El Sistema a également eu des détracteurs, comme le musicologue britannique Geoff Baker qui, dans un livre, décrit un  « modèle de tyrannie » qui oublie les enfants les plus pauvres, et est au service de l’idéologie politique de Chavez, puis de son successeur Maduro. 

Surnommé « El Maestro » au Venezuela, José Antonio Abreu est autant musicien que politique. Il a toujours été proche du pouvoir vénézuélien, d’abord à l’époque du bipartisme puis pendant celle de la révolution bolivarienne. Militant du Front national démocratique, il a été député et ministre de la Culture sous la présidence de Carlos Andres Perez (1989 – 1993). Mandat que tenta de renverser en 1992 le militaire Hugo Chavez. 

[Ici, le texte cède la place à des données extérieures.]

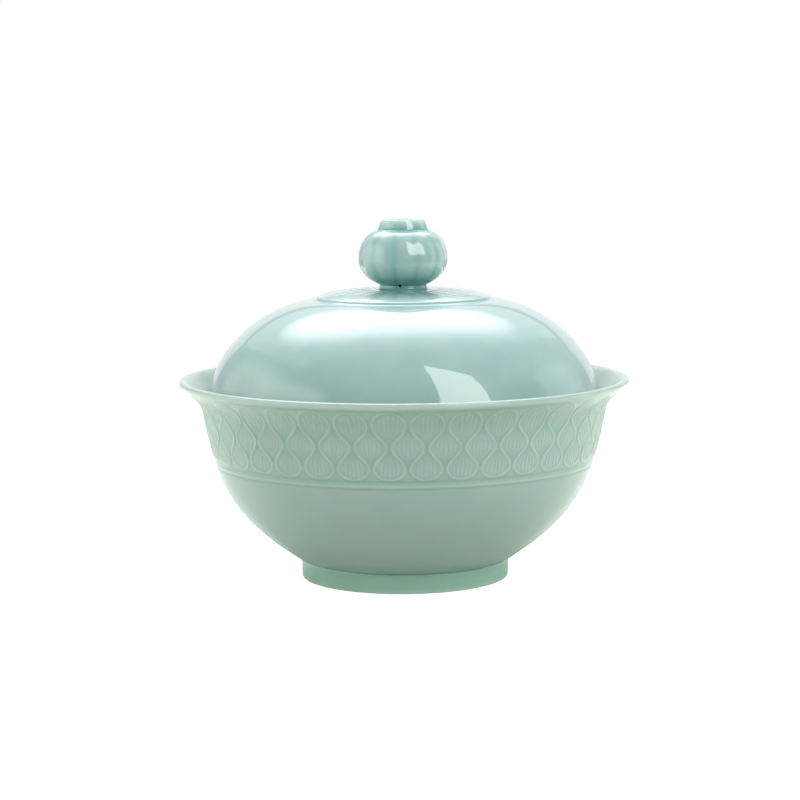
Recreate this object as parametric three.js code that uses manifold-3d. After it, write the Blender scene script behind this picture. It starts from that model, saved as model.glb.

Ce dernier accède au pouvoir en 1999 et accélère grandement le développement d’El Sistema. En raison de leur proximité avec Chavez et son successeur Maduro, Abreu et son élève préféré Gustavo Dudamel ont subi de fortes critiques de la part de l’opposition. Dudamel s’est récemment démarqué de la politique de Maduro, actuel président, en rejetant la « violence et la répression » pendant les manifestations anti-gouvernementales au cours desquelles 125 personnes ont été tuées entre avril et juillet 2017.